Il suo, spiega, è un allestimento rigorosamente filologico. «Nel senso della collocazione storica e dell'invenzione teatrale. Fatto non con occhi della cupa e pigra ripetitività ma con cuori e orecchie della modernità». Si crea così, tra l'uomo di oggi e gli autori di ieri (in questo caso Felice Romani e Gaetano Donizetti), una dialettica miracolosa. «È la forza generatrice della storia, il racconto del passato». Si lamenta dell'imperversare di registi che non conoscendo storia, filosofia, storia dell'arte, si inventano costruzioni prive di senso. «Per dirigere L'Elisir devi conoscere i moti del 1820 e del 1821, del '30 e del '31, devi sapere che incombe il '48, che la plebe contadina si sta riscattando, che l'urbanizzazione spopolerà le campagne, e che le campagne sono una forma di nostalgia... Gramsci era sardo eh!». Passa con voli arditi e affascinanti dai jeux de mots del passato a Totò. Cita Cervantes, il suo mondo capovolto. «Per capire il Don Chisciotte devi partire da quel mondo, diceva il filosofo Unamuno. E io dico che per capire i romanzi di Grazia Deledda bisogna conoscere lo scavo nella roccia sarda della sua lingua. Tutto si coglie, se sai la Storia».

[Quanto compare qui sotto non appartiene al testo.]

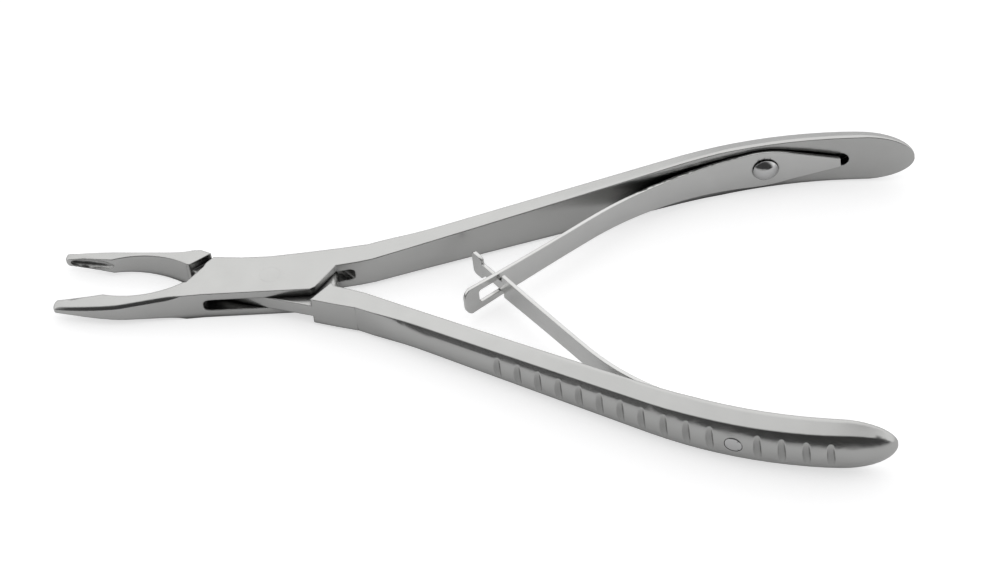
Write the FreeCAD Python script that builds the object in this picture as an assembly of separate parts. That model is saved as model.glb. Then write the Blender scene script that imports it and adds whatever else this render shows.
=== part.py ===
import FreeCAD, Part

import math
import os

os.makedirs("parts", exist_ok=True)

# A bone rongeur with a box lock and two interlocked leaf springs, lying on its side.
# Millimetres and degrees. Each half is drawn closed, with the lock pin at the origin, the jaws
# towards -X, the handles towards +X and the closed jaws meeting on the X axis. The halves are
# then swung apart to the rest pose, and everything is lifted so that the tails stand on Z = 0.

# Opening
half_open = 8.3            # each half swings this far from closed to the sprung rest pose

# Box lock
box_thickness = 5.7
tenon_thickness = 2.5
tenon_side_gap = 0.04      # between the tenon and each plate
box_left = 11.4            # the box plates' far corner on the jaw side
box_lower_left = 3.4       # half width of the box at the jaw
box_lower_right = 4.4      # half width of the box at the handle
box_upper = 4.75           # the side of the box that runs on into its own handle
box_waist = 4.5            # that side at the pin
box_waist_from = 5.0       # the side runs up from here to the ear ...
box_waist_top = 4.85
ear_tip_x = 10.0           # ... with which the plates reach out beside the other half's jaw
ear_tip_y = 5.6
ear_root_x = 11.3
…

Ammette con fierezza, il regista pugliese di Bitonto, di appartenere alla vecchia scuola, quella che ti porta a impicciarti di tutto: «Io non so fare tutto, ma so come si fa. E so quanto lavoro ci sia in queste tane della creatività dove si gioca a fare sul serio. Qui si costruiscono i sogni. Ecco perché sto così attento a una imbastitura. Vedrà cosa hanno combinato di fantastico».
Lei ha fatto di tutto. Quale forma d'arte preferisce?
«Il teatro, il palcoscenico, il sipario che si apre (musica o prosa è secondario)».
Che cosa le manca di fare?
«Un viaggio intorno al mondo. Un'interminabile crociera dove mi possa portare a rimorchio il guardaroba - io viaggio con i bauli - e il cibo all'italiana. Amici? Maurizio Micheli e Renzo Arbore su tutti».
Non fosse nato negli anni Quaranta del Novecento chi avrebbe voluto essere?
«Un tempo avrei detto il segretario di Voltaire a Sans-Souci, per suonare con Federico II di Prussia, poi come lei ben sa mi sono documentato e ho scoperto che si moriva presto, di vaiolo, di tutto. E allora meglio ora. Oppure sì, allora, ma solo per un quarto d'ora. Giusto il tempo di godere, magari, della prima esecuzione del secondo movimento del Concerto per clarinetto di Mozart K 622».
Che cosa salverà il mondo?
«La bellezza, lo dice Dostoevskij. E il senso del ridicolo, il sentimento del contrario. Pensi alla televisione. Quanti dittatori ci ha risparmiato, mostrandoceli».
Non sempre, non tutti...
«Lei l'ha detto. Ma comunque ci mette nelle condizione di vedere. Non è poco».
Mirabella si avvia alla conferenza, passando per il bar. Ordina un caffé, ne offre un altro, ne lascia un terzo “sospeso”. E spiega che nella nobile tradizione napoletana “il sospeso” è destinato a uno sconosciuto che non può permetterselo. Anche questa è storia.